11. “Whistleblower” – Whistleblower Protection Act – HSchG

Grünewald adheres to the EU Directive (2019/1937). This states that whistleblowers must be given the opportunity to report violations in explicitly named areas such as: Money laundering, product safety, discrimination, traffic safety, privacy, tax fraud and environmental protection.

If you become aware of any violations, please report them to: whistleblower@gruenewald.at or compliance@gruenewald-international.com
Reports will be treated in strict confidence in accordance with the Privacy Policy.

12. Data protection
Grünewald collects, processes and uses personal data only to answer requests, complete contracts agreed upon with the customer and for technical administration, provided this is necessary for completing contractual services. Provision of personal data grants the approval to use said data as detailed above.

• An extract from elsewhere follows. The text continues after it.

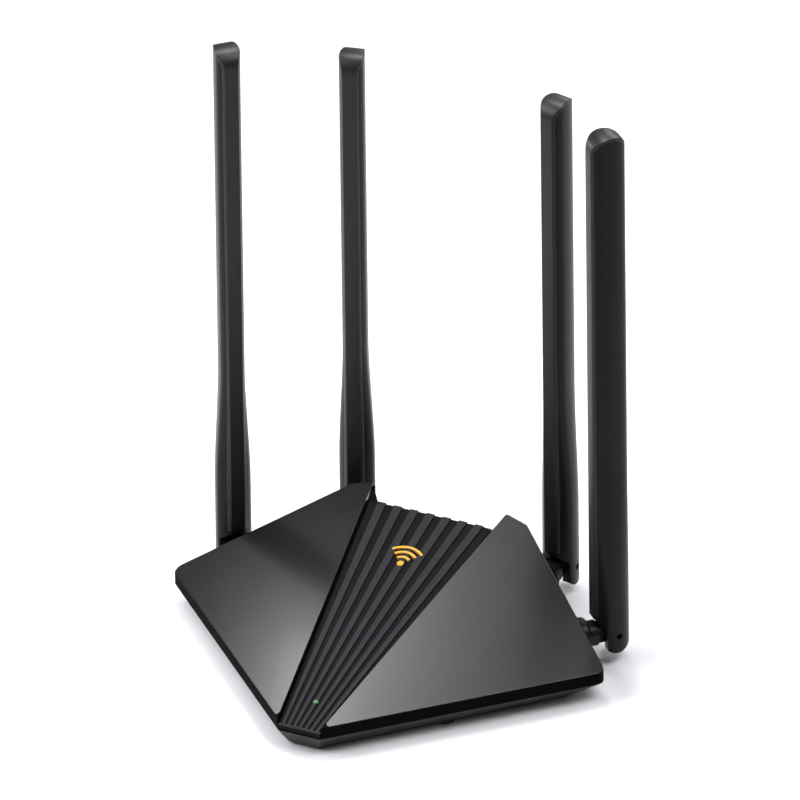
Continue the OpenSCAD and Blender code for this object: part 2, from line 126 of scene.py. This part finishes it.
# Where the two panels and the insert meet at the front; the first two lamps are placed from it.
tip = Vector((0, front_y, 0.0145))
softbox("over_right_panel", tip + Vector((-0.092, 0.288, 0.685)), tip + Vector((-0.095, -0.008, 0)),
        0.22, 0.20, 2.3, 25.2)
softbox("beyond_left_panel", tip + Vector((-0.235, 0.140, 0.255)), tip + Vector((-0.01, 0.02, 0)),
        0.16, 0.07, 0.38, 26)
softbox("key", (0.70, 0.05, 1.35), (0, 0, 0), 0.8, 0.8, 12)
softbox("fill", (-1.05, -0.60, 1.10), (0, 0, 0), 1.1, 1.1, 24)
softbox("behind", (0.1, 1.5, 0.9), (0, 0.1, 0), 1.2, 0.6, 12)

floor_mesh = bpy.data.meshes.new("table_top")
corners = [(x * table_half, y * table_half, 0) for x, y in ((-1, -1), (1, -1), (1, 1), (-1, 1))]
floor_mesh.from_pydata(corners, [], [(0, 1, 2, 3)])
floor = bpy.data.objects.new("table_top", floor_mesh)
scene.collection.objects.link(floor)
paint = bpy.data.materials.new("white_paint")
paint.use_nodes = True
paint.node_tree.nodes["Principled BSDF"].inputs["Base Color"].default_value = table_white
paint.node_tree.nodes["Principled BSDF"].inputs["Roughness"].default_value = 0.9
floor_mesh.materials.append(paint)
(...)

Provision of personal data to third parties is in principle never undertaken, unless this is required for providing services to the customer or the customer has agreed to said provision or this has been requested by the authorities. The granting of permission for data use can be cancelled at any time effective for the future.

The responsible parties in accordance with Data Protection Law are the relevant Data Protection Officers in the Grünewald Corporate Group factories. After written request, Grünewald will provide information on the personal data they have saved on the customer/applicant.

Grünewald deletes saved personal data once the customer/applicant cancels their agreement to have said data saved, once the data is no longer needed to fulfil the purpose served by saving the data or if saving the data is or becomes impermissible for other legal reasons.